* begin Given data *
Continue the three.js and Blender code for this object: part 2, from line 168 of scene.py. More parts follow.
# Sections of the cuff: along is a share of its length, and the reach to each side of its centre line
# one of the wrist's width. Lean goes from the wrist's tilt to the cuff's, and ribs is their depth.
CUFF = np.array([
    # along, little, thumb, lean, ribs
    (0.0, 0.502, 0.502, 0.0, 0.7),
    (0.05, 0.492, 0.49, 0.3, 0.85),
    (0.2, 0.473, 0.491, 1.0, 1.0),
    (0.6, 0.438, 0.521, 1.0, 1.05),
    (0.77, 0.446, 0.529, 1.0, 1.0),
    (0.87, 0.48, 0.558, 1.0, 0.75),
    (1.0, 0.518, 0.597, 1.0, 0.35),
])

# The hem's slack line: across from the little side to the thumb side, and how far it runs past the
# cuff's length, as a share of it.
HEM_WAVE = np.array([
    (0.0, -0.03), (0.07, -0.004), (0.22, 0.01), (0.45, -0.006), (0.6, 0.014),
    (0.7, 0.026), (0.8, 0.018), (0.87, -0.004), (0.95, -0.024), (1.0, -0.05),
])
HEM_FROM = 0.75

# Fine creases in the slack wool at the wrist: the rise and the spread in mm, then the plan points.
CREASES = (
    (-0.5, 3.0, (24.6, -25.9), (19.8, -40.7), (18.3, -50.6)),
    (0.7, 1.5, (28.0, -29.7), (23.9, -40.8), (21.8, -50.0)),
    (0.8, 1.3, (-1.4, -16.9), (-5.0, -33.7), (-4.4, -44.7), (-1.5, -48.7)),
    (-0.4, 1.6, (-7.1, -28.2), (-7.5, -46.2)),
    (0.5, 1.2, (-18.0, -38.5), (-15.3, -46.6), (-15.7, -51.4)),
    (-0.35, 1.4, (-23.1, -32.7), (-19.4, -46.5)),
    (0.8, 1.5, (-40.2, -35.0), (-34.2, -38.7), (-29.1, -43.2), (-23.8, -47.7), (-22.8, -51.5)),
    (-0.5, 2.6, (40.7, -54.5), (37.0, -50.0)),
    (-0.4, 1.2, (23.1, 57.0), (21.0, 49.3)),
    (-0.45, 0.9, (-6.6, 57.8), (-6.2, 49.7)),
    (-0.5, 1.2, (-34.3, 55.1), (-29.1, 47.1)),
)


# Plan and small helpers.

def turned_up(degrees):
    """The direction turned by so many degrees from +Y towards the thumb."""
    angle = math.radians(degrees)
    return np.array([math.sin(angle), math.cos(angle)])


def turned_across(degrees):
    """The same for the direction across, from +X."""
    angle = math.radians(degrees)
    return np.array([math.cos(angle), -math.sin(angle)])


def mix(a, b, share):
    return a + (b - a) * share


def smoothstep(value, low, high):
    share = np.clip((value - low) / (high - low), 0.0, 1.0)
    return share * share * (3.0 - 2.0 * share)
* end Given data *
* begin Given data *
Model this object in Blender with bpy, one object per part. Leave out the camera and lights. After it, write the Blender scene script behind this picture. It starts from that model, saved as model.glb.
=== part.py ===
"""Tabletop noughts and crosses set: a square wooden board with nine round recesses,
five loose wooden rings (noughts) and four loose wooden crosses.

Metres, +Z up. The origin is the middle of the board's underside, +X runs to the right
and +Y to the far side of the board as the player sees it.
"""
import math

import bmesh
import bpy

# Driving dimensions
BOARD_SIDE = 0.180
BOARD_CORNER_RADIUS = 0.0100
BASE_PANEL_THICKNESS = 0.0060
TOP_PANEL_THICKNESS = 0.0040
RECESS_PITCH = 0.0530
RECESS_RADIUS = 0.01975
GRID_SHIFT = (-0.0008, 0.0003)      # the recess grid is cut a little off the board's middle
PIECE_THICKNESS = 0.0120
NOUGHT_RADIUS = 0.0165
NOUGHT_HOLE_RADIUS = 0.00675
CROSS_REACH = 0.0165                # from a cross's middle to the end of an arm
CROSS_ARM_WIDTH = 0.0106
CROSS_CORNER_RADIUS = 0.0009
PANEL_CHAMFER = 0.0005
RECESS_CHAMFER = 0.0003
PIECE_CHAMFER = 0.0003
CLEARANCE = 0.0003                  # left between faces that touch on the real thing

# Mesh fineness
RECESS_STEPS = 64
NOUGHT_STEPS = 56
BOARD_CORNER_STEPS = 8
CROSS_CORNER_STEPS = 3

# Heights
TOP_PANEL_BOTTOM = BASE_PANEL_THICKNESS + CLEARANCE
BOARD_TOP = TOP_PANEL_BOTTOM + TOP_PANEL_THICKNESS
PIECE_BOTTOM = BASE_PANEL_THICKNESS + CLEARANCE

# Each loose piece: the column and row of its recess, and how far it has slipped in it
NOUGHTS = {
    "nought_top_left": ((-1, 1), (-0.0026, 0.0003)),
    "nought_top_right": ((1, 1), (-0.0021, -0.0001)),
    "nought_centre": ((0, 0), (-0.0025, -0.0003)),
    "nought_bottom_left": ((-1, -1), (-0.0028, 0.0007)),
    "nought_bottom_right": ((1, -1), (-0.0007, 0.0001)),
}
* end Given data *
Output exactly one stretch of the listing: from the line containing "Continue the three.js" through the line containing "return np.array([math.cos(angle), -math.sin(angle)])", both end lines included.

▶ [Written answer]:
Continue the three.js and Blender code for this object: part 2, from line 168 of scene.py. More parts follow.
# Sections of the cuff: along is a share of its length, and the reach to each side of its centre line
# one of the wrist's width. Lean goes from the wrist's tilt to the cuff's, and ribs is their depth.
CUFF = np.array([
    # along, little, thumb, lean, ribs
    (0.0, 0.502, 0.502, 0.0, 0.7),
    (0.05, 0.492, 0.49, 0.3, 0.85),
    (0.2, 0.473, 0.491, 1.0, 1.0),
    (0.6, 0.438, 0.521, 1.0, 1.05),
    (0.77, 0.446, 0.529, 1.0, 1.0),
    (0.87, 0.48, 0.558, 1.0, 0.75),
    (1.0, 0.518, 0.597, 1.0, 0.35),
])

# The hem's slack line: across from the little side to the thumb side, and how far it runs past the
# cuff's length, as a share of it.
HEM_WAVE = np.array([
    (0.0, -0.03), (0.07, -0.004), (0.22, 0.01), (0.45, -0.006), (0.6, 0.014),
    (0.7, 0.026), (0.8, 0.018), (0.87, -0.004), (0.95, -0.024), (1.0, -0.05),
])
HEM_FROM = 0.75

# Fine creases in the slack wool at the wrist: the rise and the spread in mm, then the plan points.
CREASES = (
    (-0.5, 3.0, (24.6, -25.9), (19.8, -40.7), (18.3, -50.6)),
    (0.7, 1.5, (28.0, -29.7), (23.9, -40.8), (21.8, -50.0)),
    (0.8, 1.3, (-1.4, -16.9), (-5.0, -33.7), (-4.4, -44.7), (-1.5, -48.7)),
    (-0.4, 1.6, (-7.1, -28.2), (-7.5, -46.2)),
    (0.5, 1.2, (-18.0, -38.5), (-15.3, -46.6), (-15.7, -51.4)),
    (-0.35, 1.4, (-23.1, -32.7), (-19.4, -46.5)),
    (0.8, 1.5, (-40.2, -35.0), (-34.2, -38.7), (-29.1, -43.2), (-23.8, -47.7), (-22.8, -51.5)),
    (-0.5, 2.6, (40.7, -54.5), (37.0, -50.0)),
    (-0.4, 1.2, (23.1, 57.0), (21.0, 49.3)),
    (-0.45, 0.9, (-6.6, 57.8), (-6.2, 49.7)),
    (-0.5, 1.2, (-34.3, 55.1), (-29.1, 47.1)),
)


# Plan and small helpers.

def turned_up(degrees):
    """The direction turned by so many degrees from +Y towards the thumb."""
    angle = math.radians(degrees)
    return np.array([math.sin(angle), math.cos(angle)])


def turned_across(degrees):
    """The same for the direction across, from +X."""
    angle = math.radians(degrees)
    return np.array([math.cos(angle), -math.sin(angle)])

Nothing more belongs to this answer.